▶ TASK INSTRUCTIONS:
Write out again, unaltered, the lines from the start through the line containing "print faces -Y.".

▶ DATASET EXTRACT:
----
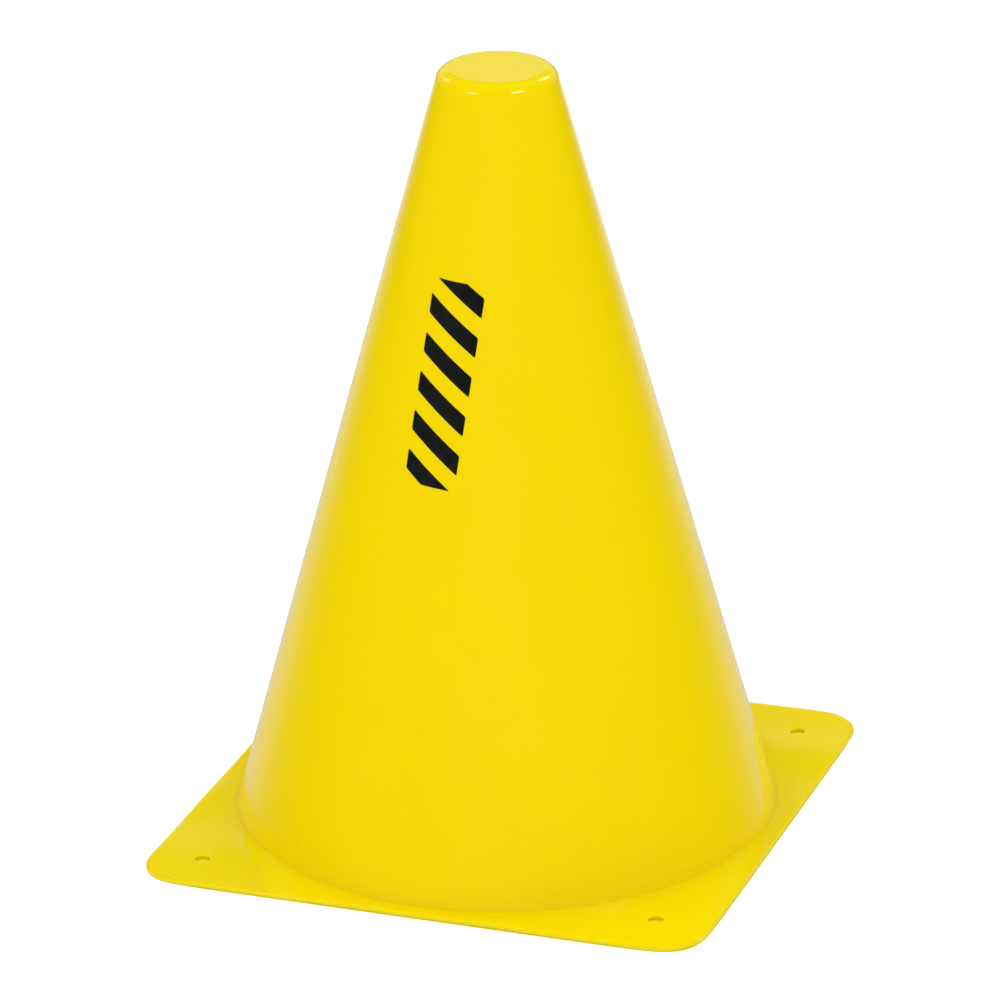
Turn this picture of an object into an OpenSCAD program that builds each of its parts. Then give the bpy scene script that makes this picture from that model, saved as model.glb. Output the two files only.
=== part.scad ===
// Sports marker cone, 180 mm tall: one soft plastic moulding, open underneath, with a print on its front.
// The moulding is a thin hollow cone with a flat crown, standing in a square flange with a hole at each corner.
// Frame: millimetres, +Z up, origin on the ground under the cone's axis, the print faces -Y.

/* [Cone] */
// Height from the ground to the flat crown
cone_h = 180; // [140:1:260]
// Diameter at which the outer wall would meet the plane of the crown
crown_d = 26.4; // [18:0.2:50]
// Radius of the rounded edge round the crown
crown_edge_r = 3.3; // [1.6:0.1:6]
// Thickness of the crown
crown_t = 1.2; // [0.8:0.1:3]
// Thickness of the cone's wall, measured square to it
wall_t = 1; // [0.8:0.1:1.5]
// Radius of the hollow where the wall runs out into the flange
foot_fillet_r = 0.8; // [0.5:0.1:3]

/* [Flange] */
// Width of the square flange
flange_w = 134; // [115:1:180]
// Thickness of the flange
flange_t = 1; // [0.8:0.1:2.5]
// Radius of the flange's corners in plan
flange_corner_r = 11; // [4:0.5:20]
// Narrowest ledge left outside the cone's foot, at the middle of each side
ledge_w = 4.2; // [3.6:0.1:12]

/* [Corner holes] */
// Diameter of each corner hole, for a peg or a cord
hole_d = 4; // [2.5:0.1:6]
// Distance from a hole's centre to each of the two sides beside it
hole_inset = 12.8; // [9:0.2:18]

/* [Printed stripes] */
// Height of the middle of the print above the ground
print_z = 115; // [70:1:130]
// Width of the print across the cone
print_w = 12.5; // [8:0.5:20]
// Height of the print
print_h = 45; // [30:1:60]
// Turn of the print round the cone from its front, to the right as the print is read
print_turn = -5; // [-45:1:45]
// Lean of the print to the right, in its own plane
print_lean = 3.5; // [-10:0.5:10]
// Height of each slanted stripe
stripe_h = 4.4; // [2:0.1:6]
// Distance from one stripe to the next
stripe_pitch = 8.6; // [7:0.1:12]
// Slant of the stripes, falling to the right
stripe_slant = 32; // [0:1:45]
// Radius of the print's four outer corners
print_corner_r = 1.2; // [0.4:0.1:3]
// Thickness of the ink
ink_t = 0.1; // [0.05:0.01:0.3]

/* [Hidden] */

// Fineness of round cuts and sweeps, and steps along the outlines' small arcs
$fn = 180;
arc_steps = 10;
// Overrun of every cut past the surface that it cuts
overrun = 1;

moulding_colour = [0.96, 0.85, 0.02];
ink_colour = [0.06, 0.06, 0.06];

// The outer wall is a straight cone from foot_r on the ground to crown_r at the crown's plane
foot_r = flange_w / 2 - ledge_w;
crown_r = crown_d / 2;
slope = (foot_r - crown_r) / cone_h;
lean = atan(slope);
// The wall's thickness as a level cut shows it
wall_step = wall_t / cos(lean);

// The crown's edge, outside and inside, keeps the wall's thickness round the bend
crown_inner_r = max(crown_edge_r - wall_t, wall_t / 4);
crown_edge_z = cone_h - crown_edge_r;
crown_inner_z = cone_h - crown_t - crown_inner_r;

// The foot's bend, outside and inside, turns about the same line where wall and flange are equally thick
foot_inner_r = foot_fillet_r + wall_t;
foot_fillet_z = flange_t + foot_fillet_r;
foot_fillet_reach = wall_r(foot_fillet_z) + foot_fillet_r / cos(lean);

// The turned middle ends halfway from the fillet to the side, and the square flange begins inside it
turned_r = (foot_fillet_reach + flange_w / 2) / 2;
flange_inner_r = (foot_fillet_reach + turned_r) / 2;
hole_reach = flange_w / 2 - hole_inset;

// The ink's band of cone, with room above and below the leaning print
print_reach = norm([print_w, print_h]) / 2;

function wall_r(z) = foot_r - slope * z;
function bore_r(z) = wall_r(z) - wall_step;

// Points on an arc about a centre, from one angle to another
function arc(centre, radius, from, to) =
    [for (i = [0 : arc_steps])
        let (a = from + (to - from) * i / arc_steps)
        centre + radius * [cos(a), sin(a)]];

// Centre of an arc of this radius, at this height, that touches a wall line from its outer or inner side
function inside_of(line_r, radius, z) = [line_r - radius / cos(lean), z];
function outside_of(line_r, radius, z) = [line_r + radius / cos(lean), z];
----
▶ SOLUTION TO THE PROBLEM:
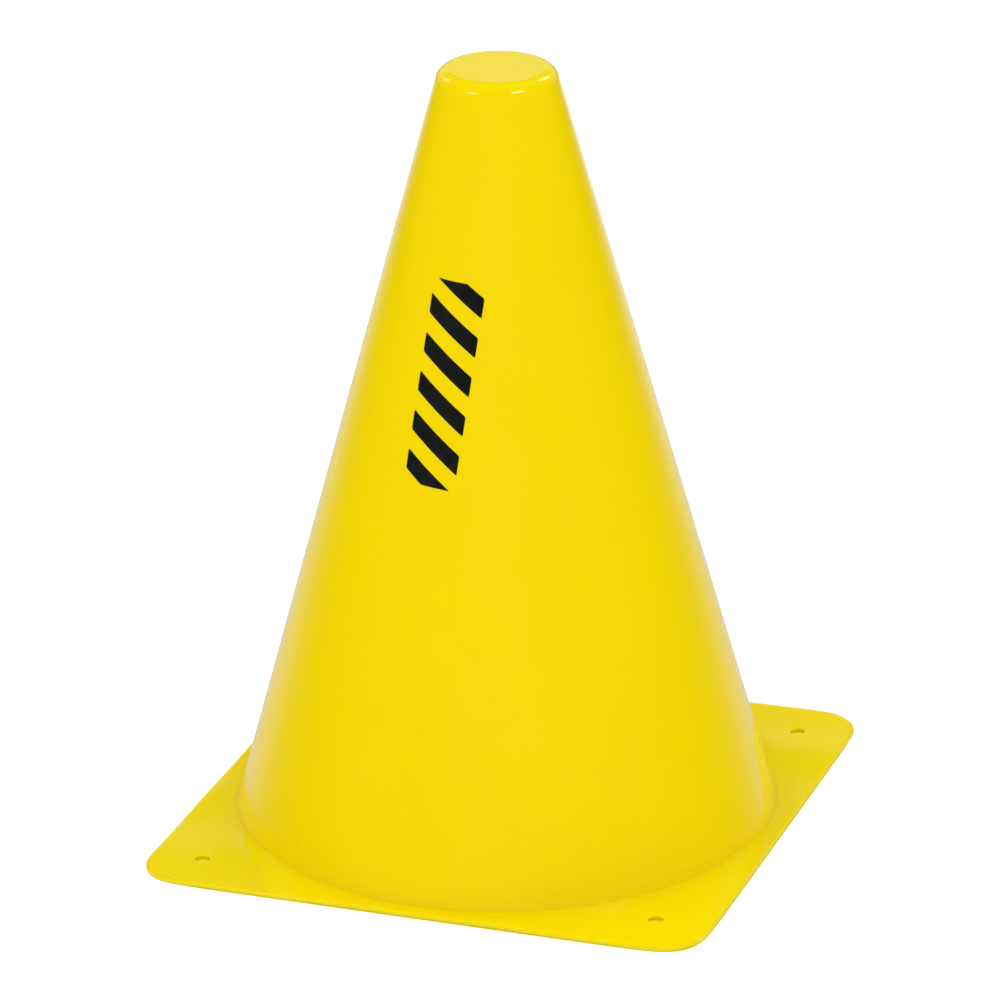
Turn this picture of an object into an OpenSCAD program that builds each of its parts. Then give the bpy scene script that makes this picture from that model, saved as model.glb. Output the two files only.
=== part.scad ===
// Sports marker cone, 180 mm tall: one soft plastic moulding, open underneath, with a print on its front.
// The moulding is a thin hollow cone with a flat crown, standing in a square flange with a hole at each corner.
// Frame: millimetres, +Z up, origin on the ground under the cone's axis, the print faces -Y.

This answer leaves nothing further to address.